I hope 15 Second Horror Film Challenge continues to grow and find more people. With that, I hope I continue to create new ways to make something that on a base level is exclusive to be as inclusive as possible. The reaction series is a new branch which I’m excited about. Before, in order to get involved, you could only be a filmmaker or a judge, but now through the reaction series, you can join in by recording your first-time viewing of as many entries as you wish to while promoting your social media business in the process. We all benefit from the more successful everyone is. It creates equity through cross collaborations and you just hope more people adopt the idea of cross-marketing. Asides from its social media engagements, it’s at principle a fulfilling way to operate in the arts. There’s so many people out here putting together films, services etc that I hope we all can help each other get their names out.

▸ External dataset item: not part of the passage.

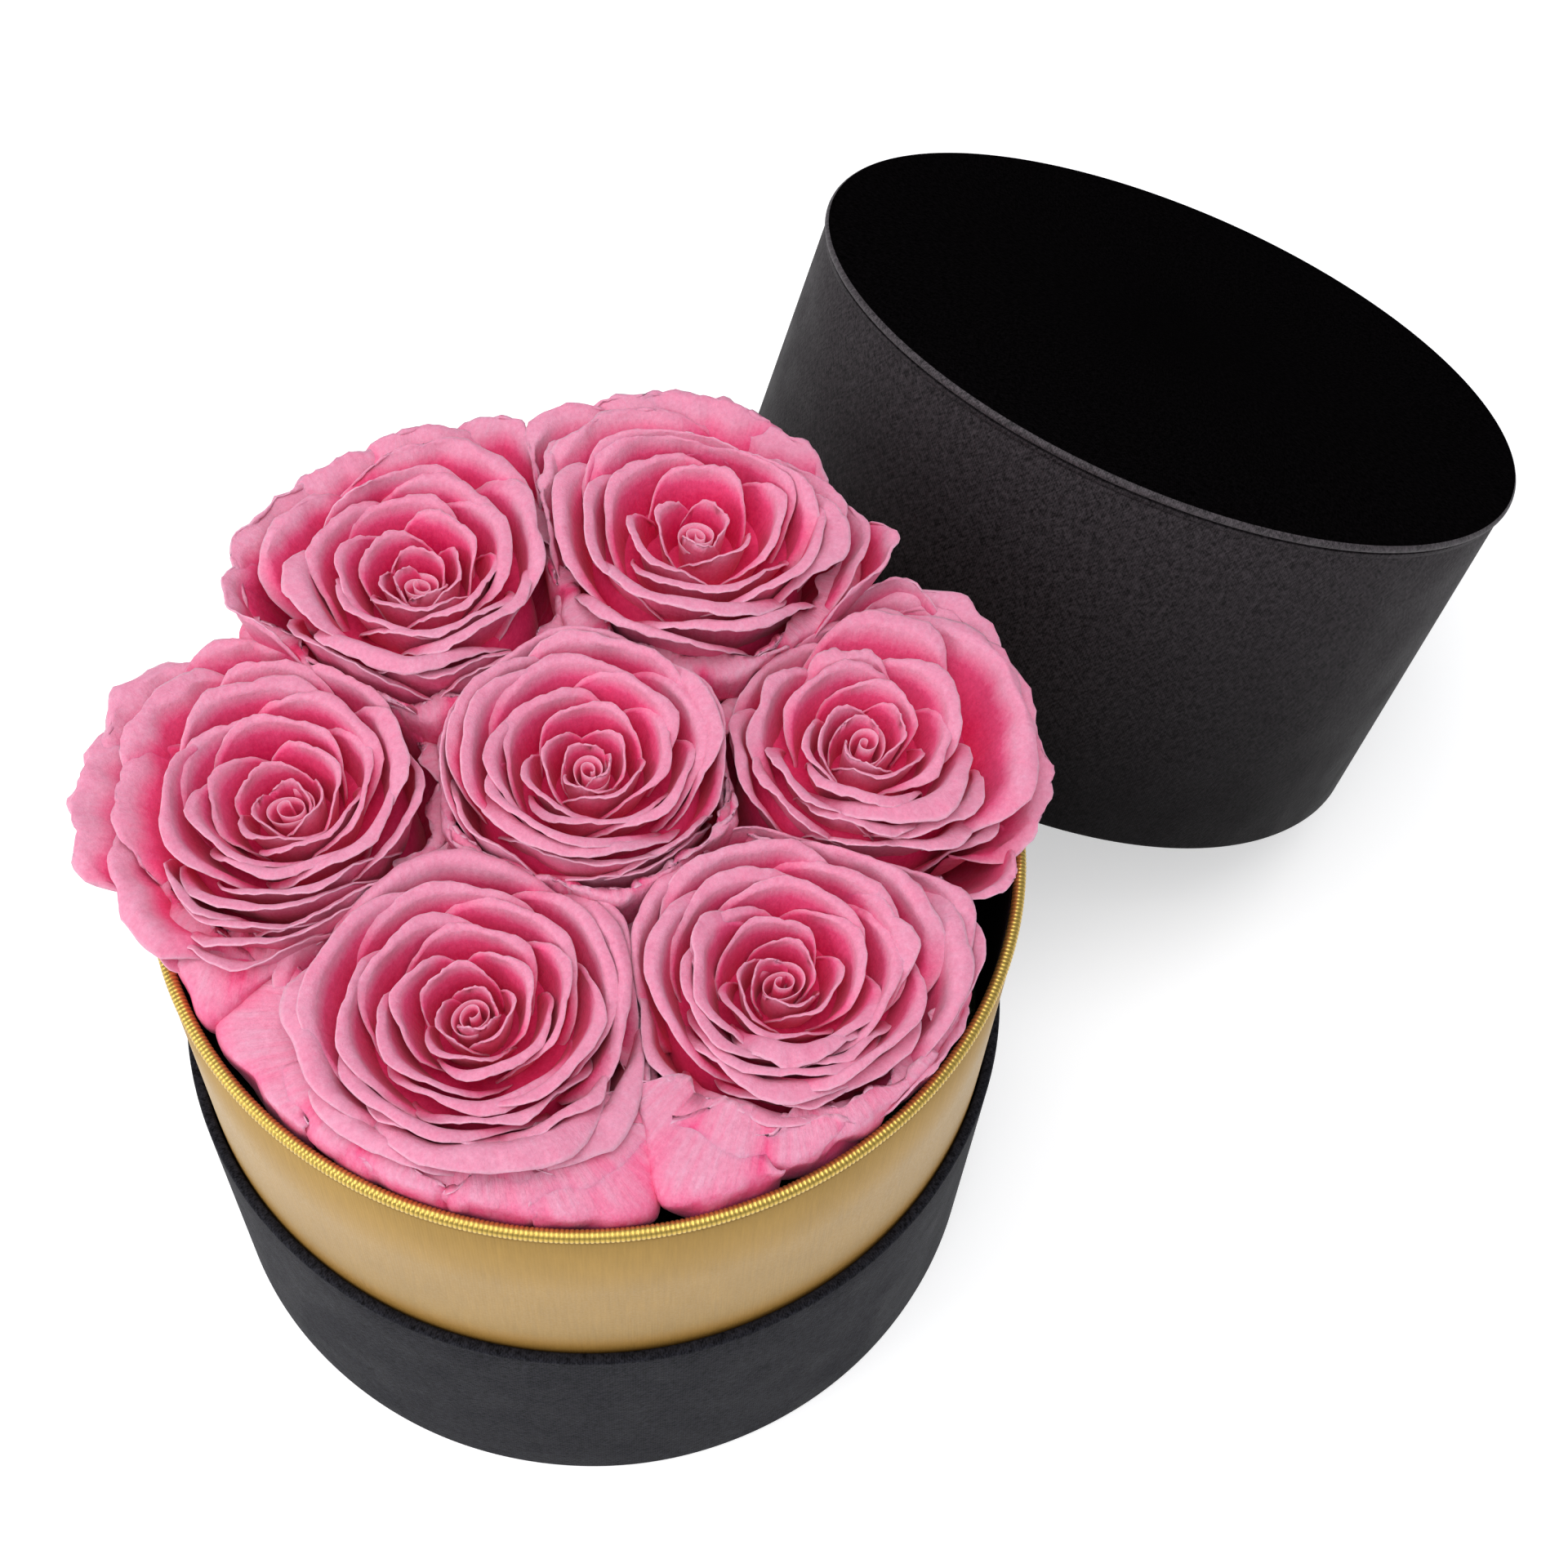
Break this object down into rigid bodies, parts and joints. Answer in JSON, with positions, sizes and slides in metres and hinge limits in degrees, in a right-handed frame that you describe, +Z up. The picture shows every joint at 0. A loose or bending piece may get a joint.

Do you have any advice for independent horror filmmakers looking to break into the industry?
If you have a curiosity in the arts, explore it. There’s a whole universe of potential, so many versions of yourself that you could discover… and one of them could be more successful at being fulfilled. This may mean it’s a hobby or it may change your overall outlook on what projects you decide to produce. Most filmmakers start from vain, tunnel-visions where they make movies for themselves. The more you explore, the more you’ll adopt in creating work with an audience in mind and your films will reach more people.
The results of Season 2 are currently being announced online, and you can find out the festival’s Top 3, Top 5 and Top 20 picks as they are revealed throughout November and December. In the meantime, get your own submission ideas ready for an exciting Season 3!